However, optical illusions occur when these processes lead to discrepancies between what we see and what actually exists. These discrepancies can be caused by various factors, including:

  1. Misinterpretation of Depth and Distance: Illusions like the famous Ames room exploit our brain’s assumptions about perspective and distance, leading to distorted perceptions of size and shape.
  2. Ambiguous Patterns: Patterns that play with contrasting colors, shapes, or arrangements can confuse our visual processing, causing figures to appear to move or change.
  3. Cognitive Biases: Our brains often rely on shortcuts (heuristics) to quickly interpret visual information. These shortcuts, while usually efficient, can sometimes lead to errors in perception when faced with ambiguous or contradictory stimuli.

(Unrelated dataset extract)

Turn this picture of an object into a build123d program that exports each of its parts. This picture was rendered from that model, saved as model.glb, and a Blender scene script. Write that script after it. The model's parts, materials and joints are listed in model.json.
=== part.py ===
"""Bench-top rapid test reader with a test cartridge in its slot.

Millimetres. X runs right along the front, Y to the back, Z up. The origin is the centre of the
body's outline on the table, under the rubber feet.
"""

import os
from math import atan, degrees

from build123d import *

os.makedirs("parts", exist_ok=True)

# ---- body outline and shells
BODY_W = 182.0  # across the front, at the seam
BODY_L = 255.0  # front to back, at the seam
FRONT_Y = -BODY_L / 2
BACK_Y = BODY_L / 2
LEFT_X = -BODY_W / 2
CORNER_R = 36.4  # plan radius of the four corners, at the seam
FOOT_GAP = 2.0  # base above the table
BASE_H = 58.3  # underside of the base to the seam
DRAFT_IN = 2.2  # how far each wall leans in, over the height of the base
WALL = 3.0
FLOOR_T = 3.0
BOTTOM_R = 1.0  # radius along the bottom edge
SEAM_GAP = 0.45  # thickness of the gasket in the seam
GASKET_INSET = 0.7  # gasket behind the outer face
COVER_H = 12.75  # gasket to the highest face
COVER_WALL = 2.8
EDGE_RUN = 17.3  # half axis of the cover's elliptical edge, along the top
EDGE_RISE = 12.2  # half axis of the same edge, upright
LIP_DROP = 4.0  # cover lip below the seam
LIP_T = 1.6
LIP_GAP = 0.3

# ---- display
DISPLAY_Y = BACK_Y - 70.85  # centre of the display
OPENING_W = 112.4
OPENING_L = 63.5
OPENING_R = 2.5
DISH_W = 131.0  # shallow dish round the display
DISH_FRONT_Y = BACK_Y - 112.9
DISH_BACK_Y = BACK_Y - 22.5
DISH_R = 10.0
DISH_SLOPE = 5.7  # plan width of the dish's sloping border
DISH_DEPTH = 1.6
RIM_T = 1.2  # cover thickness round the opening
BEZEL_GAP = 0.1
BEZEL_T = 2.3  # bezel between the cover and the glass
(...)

Common Types of Optical Illusions

There are several well-known types of optical illusions that illustrate different ways our visual system can be fooled:

  1. Geometrical Illusions: These illusions involve shapes, lines, and angles that deceive our perception of size, length, or orientation.
  2. Ambiguous Illusions: Images that can be interpreted in more than one way, such as the famous Rubin’s vase, where the brain alternates between seeing a vase and two faces in profile.
  3. Motion Illusions: Patterns that create a false sense of movement, like the motion aftereffect (where stationary objects appear to move after viewing moving objects for some time).

The Science Behind Optical Illusions

From a scientific perspective, optical illusions provide valuable insights into how the brain processes visual information. Researchers study these phenomena to better understand the neural mechanisms responsible for perception and to uncover the principles that govern our visual experiences.

One prevailing theory is that optical illusions occur because our brains evolved to make quick judgments about our surroundings, often using heuristics or mental shortcuts. These shortcuts are usually accurate and efficient but can lead to errors in situations where the information is ambiguous or conflicting.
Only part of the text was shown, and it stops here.